Hannah Arendt (1906–1975)

“No Terceiro Reich o mal perdeu a sua característica distintiva pela qual a maioria das pessoas até então o reconhecia. Os nazis a redefiniram como uma norma civil”.

“O problema com Eichmann era precisamente que muitos eram como ele, e muitos não eram nem perversos nem sádicos, mas eram, e ainda são, terrivelmente normais. Do ponto de vista das nossas instituições legais e dos nossos padrões morais de julgamento, essa normalidade era muito mais assustadora do que todas as atrocidades juntas”.
Hannah Arendt, Eichmann em Jerusalém: um relato sobre a banalidade do mal

A experiência política do século XX revelou a emergência de um novo tipo de mal até então desconhecido — a emergência do fenómeno totalitário obrigou a reavaliar a ação e a história humana, tal como revelou e derivou em novas figurações do ser humano, incluindo algumas das suas formas monstruosas. É justamente no contexto da reflexão sobre a experiência das sociedades totalitárias no século XX que Hannah Arendt (1906–1975) levantou a questão do mal no contexto da filosofia e como pessoas comuns se tornam atores em regimes totalitários. “Eichmann em Jerusalém”, publicado na revista “The New Yorker em 1963, como parte da obra da autora dedicada à natureza do poder e do mal, assim como à política, democracia direta, autoridade e totalitarismo, é ainda actualmente crucial para compreender o fenômeno.
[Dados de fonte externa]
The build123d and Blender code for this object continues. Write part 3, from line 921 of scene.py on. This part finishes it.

De 1947 a 1951, período em que realizou o trabalho de pesquisar, redigir e publicar a obra “Origens do Totalitarismo”, Hannah Arendt ficou chocada com os acontecimentos políticos do momento, os horrores da guerra e do Holocausto, e tentou encontrar explicações para os eventos no plano filosófico e moral. Doze anos depois, em 1963, quando assistiu ao julgamento em Jerusalém de Otto Adolf Eichman, oficial burocrata do regime nazi alemão, e publicou o seu relatório sobre a banalidade do mal, a sua reflexão sobre o fenômeno alterou.
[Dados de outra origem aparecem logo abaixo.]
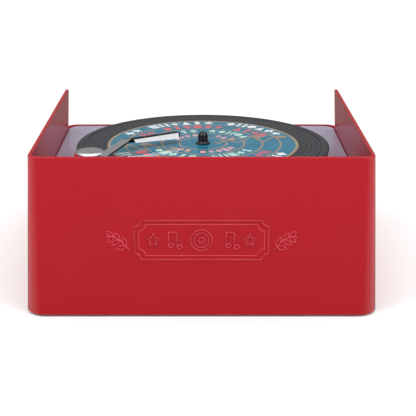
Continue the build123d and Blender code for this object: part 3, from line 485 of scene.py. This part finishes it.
MARKS = [
    [box_mark(-0.42, -0.5, -0.16, 0.5), box_mark(0.16, -0.5, 0.42, 0.5)],
    [[(0, 0.5), (0.45, 0), (0, -0.5), (-0.45, 0)]],
    [
        box_mark(-0.44, 0.22, 0.44, 0.5),
        box_mark(-0.44, -0.14, 0.44, 0.14),
        box_mark(-0.44, -0.5, 0.44, -0.22),
    ],
    [star(5, 0.54, 0.24)],
    [
        box_mark(-0.13, -0.5, 0.13, 0.5),
        box_mark(-0.44, -0.15, -0.13, 0.15),
        box_mark(0.13, -0.15, 0.44, 0.15),
    ],
    [disc(0, 0.25, 0.25), disc(0, -0.27, 0.25)],
    [[(-0.45, -0.5), (0.45, -0.5), (0, 0.5)]],
    [disc(0, 0, 0.44)],
    [star(4, 0.56, 0.2)],
]


def print_marks(name, ink, middle, tall, wide, step, offset):
    """Rows of plain marks that follow one ring, along the far arc and the near arc."""
    outlines = []
    turn = math.degrees(step / middle)
    index = offset
    for start in (SPRIG_GAP, 180 + SPRIG_GAP):
        count = int((180 - 2 * SPRIG_GAP) / turn)
        margin = (180 - 2 * SPRIG_GAP - (count - 1) * turn) / 2
        for i in range(count):
            if (i + offset) % GROUP == GROUP - 1:
                continue
            angle = start + margin + i * turn
            for outline in MARKS[index % len(MARKS)]:
                points = []
                for u, v in outline:
                    r = middle + v * tall
                    a = math.radians(angle) + u * wide / middle
                    points.append((r * math.cos(a), r * math.sin(a)))
                outlines.append(points)
            index += 1 + (i % 2)
    verts, faces = prisms(outlines, on_label, PRINT_THICK)
    new_piece(name, verts, faces, ink, "turntable")


def leaf(cx, cy, length, width, heading):
    """A pointed leaf that starts at (cx, cy)."""
    ca, sa = math.cos(math.radians(heading)), math.sin(math.radians(heading))
    profile = [(t / 8, math.sin(math.pi * t / 8) ** 0.8 * width / 2) for t in range(9)]
    points = [(x * length, y) for x, y in profile] + [(x * length, -y) for x, y in profile[-2:0:-1]]
    return [(cx + x * ca - y * sa, cy + x * sa + y * ca) for x, y in points]


def print_sprigs():
    """A zigzag stem with a broad leaf at three of its bends, on each side of the label."""
    outlines = []
    stem = [(8, -4), (11, 1), (16, -10), (24, -2), (28, -5), (34.5, -19), (42, -4), (50.5, -18)]
    leaves = [((16, -10), 8.0, 4.2), ((34.5, -19), 10.0, 5.6), ((50.5, -18), 9.5, 5.6)]
    for side, drop in ((-1, 0.0), (1, 22.0)):
        points = [(side * x, y + drop) for x, y in stem]
        outlines.append(ribbon(points, 1.3))
        for (x, y), length, width in leaves:
            outlines.append(leaf(side * x, y + drop, length, width, 90 - 90 * side))
    verts, faces = prisms(outlines, lambda u, v, h: on_label(u, v, h + 0.02 * MM), PRINT_THICK)
    new_piece("label_sprigs", verts, faces, gold_ink, "turntable")


print_rings()
print_marks("label_marks_white", white_ink, 59.4, 8.2, 8.0, 8.6, 0)
print_marks("label_marks_coral", coral_ink, 47.7, 7.8, 7.2, 7.8, 2)
print_marks("label_marks_mint", mint_ink, 35.1, 7.6, 6.6, 7.1, 1)
print_marks("label_marks_pink", pink_ink, 22.6, 6.6, 5.2, 5.7, 3)
print_sprigs()


# ------------------------------------------------------------------ wall ornament
ORNAMENT_Z = 50.0
LINE_WIDE, LINE_TALL = 1.0 * MM, 0.7 * MM


def on_back(u, v, h):
    """A point on the outside of the back wall; u runs to the left of someone facing it."""
    z = v * MM
    return (u * MM, base_half - z * DRAFT_SLOPE + h, z)


def raised(path, closed=False, wide=LINE_WIDE, tall=LINE_TALL):
    """A raised line on the back wall; the path is in millimetres about the ornament's middle."""
    path = [(u, v + ORNAMENT_Z) for u, v in path]
    return ridge(path, closed, wide / MM, tall, on_back)


def plaque(half_w, half_h, bite):
    """Frame with a round bite out of each corner."""
    corners = [((1, 1), 270, 180), ((-1, 1), 0, -90), ((-1, -1), 90, 0), ((1, -1), 180, 90)]
    path = []
    for (sx, sy), start, end in corners:
        path += arc(sx * half_w, sy * half_h, bite, start, end, 8)
    return path


NOTE_X, NOTE_HALF = 17.5, 2.6
STAR_X = 29.5
SPRIG_X, SPRIG_REACH, SPRIG_STEPS = 43.5, 15.5, 12


def wall_ornament():
    """A plaque with music motifs between two leafy sprigs."""
    shapes = [
        raised(plaque(41, 12.5, 4.0), True),
        raised(plaque(38.4, 9.9, 4.2), True, 0.5 * MM, 0.3 * MM),
    ]
    for r, wide in ((6.6, 0.9), (4.6, 0.5), (1.8, 0.9)):
        shapes.append(raised(arc(0, 0, r, 0, 350, 35), True, wide * MM))
    for side in (-1, 1):
        # two joined notes
        left, right = side * NOTE_X - NOTE_HALF, side * NOTE_X + NOTE_HALF
        for x, drop in ((left, 0.0), (right, 0.8)):
            shapes.append(raised(arc(x - 1.5, -4.2 + drop, 1.4, 0, 330, 11), True, 1.0 * MM))
            shapes.append(raised([(x, -4.0 + drop), (x, 4.4 + drop)], False, 0.8 * MM))
        shapes.append(raised([(left, 4.4), (right, 5.2)], False, 1.5 * MM))
        # a small star
        outline = [(side * STAR_X + u, v) for u, v in star(5, 4.2, 1.8)]
        shapes.append(raised(outline, True, 0.7 * MM))
        # sprig: a stem that curls away from the plaque, with leaves in pairs
        stem = []
        for i in range(SPRIG_STEPS + 1):
            share = i / SPRIG_STEPS
            rise = 9.5 * math.sin(math.pi * 0.62 * share)
            stem.append((side * (SPRIG_X + SPRIG_REACH * share), -7.0 + rise))
        shapes.append(raised(stem))
        for i in (2, 5, 8):
            x, y = stem[i]
            for turn in (42, -42):
                heading = 38 - 5 * i + turn
                heading = heading if side > 0 else 180 - heading
                outline = leaf(x, y, 6.6 - 0.2 * i, 2.6, heading)
                shapes.append(raised(outline, True, 0.6 * MM, 0.38 * MM))
    verts, faces = joined(shapes)
    new_piece("wall_ornament", verts, faces, raised_red, "case", smooth=True)


wall_ornament()

# ------------------------------------------------------------------ front panel print
PANEL_Z = 36.0
TICKS, TICK_START, TICK_END, TICK_LONG_END = 11, 14.2, 15.6, 16.6
TICK_TURN = 30  # degrees between ticks


def on_front(u, v, h):
    """A point on the outside of the front wall; v is measured up from the controls' row."""
    z = (PANEL_Z + v) * MM
    return (u * MM, -(base_half - z * DRAFT_SLOPE) - h, z)


def node_middle_x(node):
    """Middle of a node across the front, in millimetres."""
    low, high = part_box(node)
    return (low.x + high.x) / 2 / MM


def front_print():
    """Volume ticks round the knob's dish, a play triangle and a power ring."""
    outlines = []
    knob = node_middle_x("volume_knob")
    for i in range(TICKS):
        a = math.radians(240 - TICK_TURN * i)
        end = TICK_LONG_END if i % 5 == 0 else TICK_END
        tick = [(knob + r * math.cos(a), r * math.sin(a)) for r in (TICK_START, end)]
        outlines.append(ribbon(tick, 0.6))
    play = node_middle_x("play_button")
    outlines.append([(play - 1.5, 9.4), (play + 1.9, 11.4), (play - 1.5, 13.4)])
    power = node_middle_x("power_button")
    outlines.append(ribbon(arc(power, 11.2, 1.8, 125, 415, 20), 0.5))
    outlines.append(ribbon([(power, 11.4), (power, 13.9)], 0.5))
    verts, faces = prisms(outlines, on_front, 0.05 * MM)
    new_piece("front_print", verts, faces, white_ink, "case")


front_print()

# ------------------------------------------------------------------ stage, light, camera
FLOOR = 30.0  # half its side
floor_corners = [(-FLOOR, -FLOOR, 0), (FLOOR, -FLOOR, 0), (FLOOR, FLOOR, 0), (-FLOOR, FLOOR, 0)]
floor_mesh = bpy.data.meshes.new("floor")
floor_mesh.from_pydata(floor_corners, [], [[0, 1, 2, 3]])
floor = bpy.data.objects.new("floor", floor_mesh)
bpy.context.scene.collection.objects.link(floor)
floor_mesh.materials.append(shade("floor_paper", (247, 247, 247), 0.01, 2.0, (0.85, 0.95), 60.0, 0.02))
floor.visible_glossy = False  # reflections see the studio, not the paper


def soft_light(name, place, aim, size, power):
    """A rectangular lamp at a place, turned to face a point."""
    data = bpy.data.lights.new(name, "AREA")
    data.shape = "RECTANGLE"
    data.size, data.size_y = size
    data.energy = power
    lamp = bpy.data.objects.new(name, data)
    lamp.location = place
    lamp.rotation_euler = (Vector(aim) - Vector(place)).to_track_quat("-Z", "Y").to_euler()
    bpy.context.scene.collection.objects.link(lamp)


BOX_SIZE, BOX_POWER = (0.28, 0.5), 4.0
middle = (cad_low + cad_high) / 2
for side in (-1, 1):
    soft_light(f"soft_box{side:+d}", (side * 0.75, 0.65, 1.0), middle, BOX_SIZE, BOX_POWER)
sun_data = bpy.data.lights.new("sky_sun", "SUN")
sun_data.energy = 1.1
sun_data.angle = math.radians(70)
sun = bpy.data.objects.new("sky_sun", sun_data)
sun.rotation_euler = (math.radians(-12), 0, 0)
bpy.context.scene.collection.objects.link(sun)


def world_math(tree, operation, a, b=None):
    """A math node on sockets or numbers."""
    node = tree.nodes.new("ShaderNodeMath")
    node.operation = operation
    for socket, value in zip(node.inputs, (a, b)):
        if isinstance(value, float):
            socket.default_value = value
        elif value is not None:
            tree.links.new(value, socket)
    return node.outputs[0]


def world_ramp(tree, value, start, end):
    """A smooth rise from 0 at start to 1 at end."""
    ramp = tree.nodes.new("ShaderNodeMapRange")
    ramp.interpolation_type = "SMOOTHSTEP"
    tree.links.new(value, ramp.inputs["Value"])
    ramp.inputs["From Min"].default_value = start
    ramp.inputs["From Max"].default_value = end
    return ramp.outputs["Result"]


FAR_GREY, NEAR_WHITE, SIDE_WHITE = 0.30, 0.95, 1.2  # strengths of the sky
GAP_HALF, GAP_DEPTH = 0.15, 0.96  # the dark gap's half width and how dark it is


def studio_world():
    """A grey room, white overhead and at +Y, with bright low sides and a dark gap high at +Y."""
    world = bpy.data.worlds.new("studio")
    world.use_nodes = True
    tree = world.node_tree
    coords = tree.nodes.new("ShaderNodeTexCoord")
    split = tree.nodes.new("ShaderNodeSeparateXYZ")
    tree.links.new(coords.outputs["Generated"], split.inputs[0])
    above = world_ramp(tree, split.outputs["Z"], -0.25, 0.05)
    near = world_math(tree, "MULTIPLY", world_ramp(tree, split.outputs["Y"], -0.15, 0.5), above)
    over = world_ramp(tree, split.outputs["Z"], 0.4, 0.85)
    white = world_math(tree, "MAXIMUM", near, over)
    sideways = world_math(tree, "ABSOLUTE", split.outputs["X"])
    low = world_math(tree, "SUBTRACT", 1.0, world_ramp(tree, split.outputs["Z"], -0.1, 0.3))
    side = world_math(tree, "MULTIPLY", world_ramp(tree, sideways, 0.6, 0.9), low)
    box = world_ramp(tree, sideways, GAP_HALF, GAP_HALF + 0.08)
    high = world_ramp(tree, split.outputs["Z"], 0.5, 0.7)
    middle_only = world_math(tree, "SUBTRACT", 1.0, box)
    gap = world_math(tree, "MULTIPLY", world_math(tree, "MULTIPLY", near, high), middle_only)
    light = world_math(tree, "MULTIPLY", white, NEAR_WHITE - FAR_GREY)
    light = world_math(tree, "ADD", light, FAR_GREY)
    light = world_math(tree, "ADD", light, world_math(tree, "MULTIPLY", side, SIDE_WHITE))
    kept = world_math(tree, "SUBTRACT", 1.0, world_math(tree, "MULTIPLY", gap, GAP_DEPTH))
    sky = tree.nodes["Background"]
    sky.inputs["Color"].default_value = (1.0, 1.0, 1.0, 1.0)
    tree.links.new(world_math(tree, "MULTIPLY", light, kept), sky.inputs["Strength"])
    bpy.context.scene.world = world


studio_world()
bpy.context.scene.view_settings.view_transform = "Standard"

CAMERA_PITCH = 18.345  # degrees down from level
CAMERA_BACK, CAMERA_HEIGHT = 0.6041, 0.2718  # from the tall wall's foot and above the table
camera_data = bpy.data.cameras.new("camera")
camera_data.sensor_width = 36.0
camera_data.lens = 91.6
camera_data.shift_x = 0.0154
camera = bpy.data.objects.new("camera", camera_data)
camera.location = (0.0, base_half + CAMERA_BACK, CAMERA_HEIGHT)
camera.rotation_euler = (math.radians(90 - CAMERA_PITCH), 0.0, math.pi)
bpy.context.scene.collection.objects.link(camera)
bpy.context.scene.camera = camera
Depois de ser raptado num subúrbio de Buenos Aires por um comando israelita, Eichmann é levado para Jerusalém, Israel. Durante o julgamento, a figura discreta e banal de Eichmann discordou dos crimes de que era acusado e pelos quais sempre assumiu relativa responsabilidade. Antes de partir para o julgamento de Eichmann, Arendt presumia que encontraria um ser humano no mínimo perverso, até mesmo um monstro ou um exemplo de malignidade humana, como a imprensa da altura fazia crer.

Julgamento de Eichmann , 11 Abril, 1961 — 15 Dezembro, 1961

Além da sua expectativa ter sido frustrada, esse confronto revelou um ser humano desprovido de qualquer grandeza malévola ou de qualquer característica peculiar que o diferenciasse dos demais, exceto o que ela nomeou de “vazio de pensamento”. É justamente a partir dessa experiência de perplexidade e espanto que se dá o percurso do pensamento de Arendt, desde a formulação da ideia da banalidade do mal até o vazio do pensamento.
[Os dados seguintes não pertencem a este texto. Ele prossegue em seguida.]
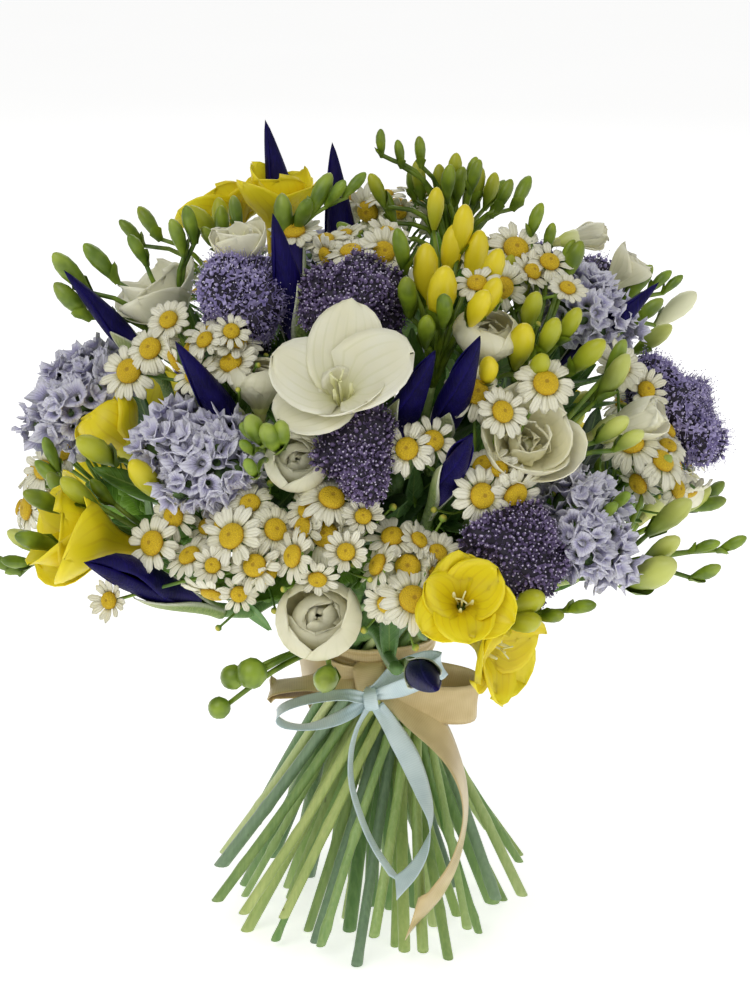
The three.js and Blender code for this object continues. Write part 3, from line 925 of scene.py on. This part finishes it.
freesia_looks = {
    "white_freesia": (
        petal_finish("white_petal", "f1efd6", "d2d27c", "efe8b8", "dcdbac"),
        bud_finish("white_bud", "eeeec6", "c3ca66", "8ba430", "42600f"),
        "white_petal", white_freesias,
    ),
    "yellow_freesia": (
        petal_finish("yellow_petal", "f6e010", "e0be08", "ecd006", "d8b206"),
        bud_finish("yellow_bud", "e2cf20", "b0b428", "88a026", "415a10"),
        "yellow_petal", yellow_freesias,
    ),
}
stamen_finish, shader, start = finish("stamen", 0.6)
wear(shader, mottle(start, 300.0).blend("d8d886", "f2f0d4"), mottle(start, 900.0), 0.1 * mm)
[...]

Ao contrário de muitos que viam em Eichmann a personificação do mal, Arendt via uma figura banal. Eichmann não era o monstro esperado, mas apenas um ser humano com um grau extremo de não questionar o que o cercava, um indivíduo que era um produto típico do estado totalitário. Para Arendt, as pessoas comuns que omitem ou cometem as piores atrocidades e maldades não são sedutoras ou monstruosas, como a mitologia retrata, mas banais e comuns. Eichmann não era fundamental mas apenas uma peça na engrenagem nazi, produto de um estado totalitário que agia como um sistema de destruição que matava milhares sem questionar se era ou não legítimo.

Arendt segue a trilha aberta por Kant, apoiando-se no conceito de mal radical na sua investigação sobre a emergência dessa nova forma de violência e a sua disseminação e realização como uma nova realidade política. O fio condutor do seu pensamento é a questão do mal radical, especialmente na sua dimensão ética e política. O pano de fundo é o totalitarismo, visto como paradigma da destruição da política.

Esse risco sobrevive à queda de estados totalitários aliados a instrumentos legais repressivos. Nas sociedades burocráticas modernas, os acontecimentos jurídicos, políticos, sociais e económicos conspiram por toda parte, com os instrumentos totalitários inventados para tornar os homens supérfluos.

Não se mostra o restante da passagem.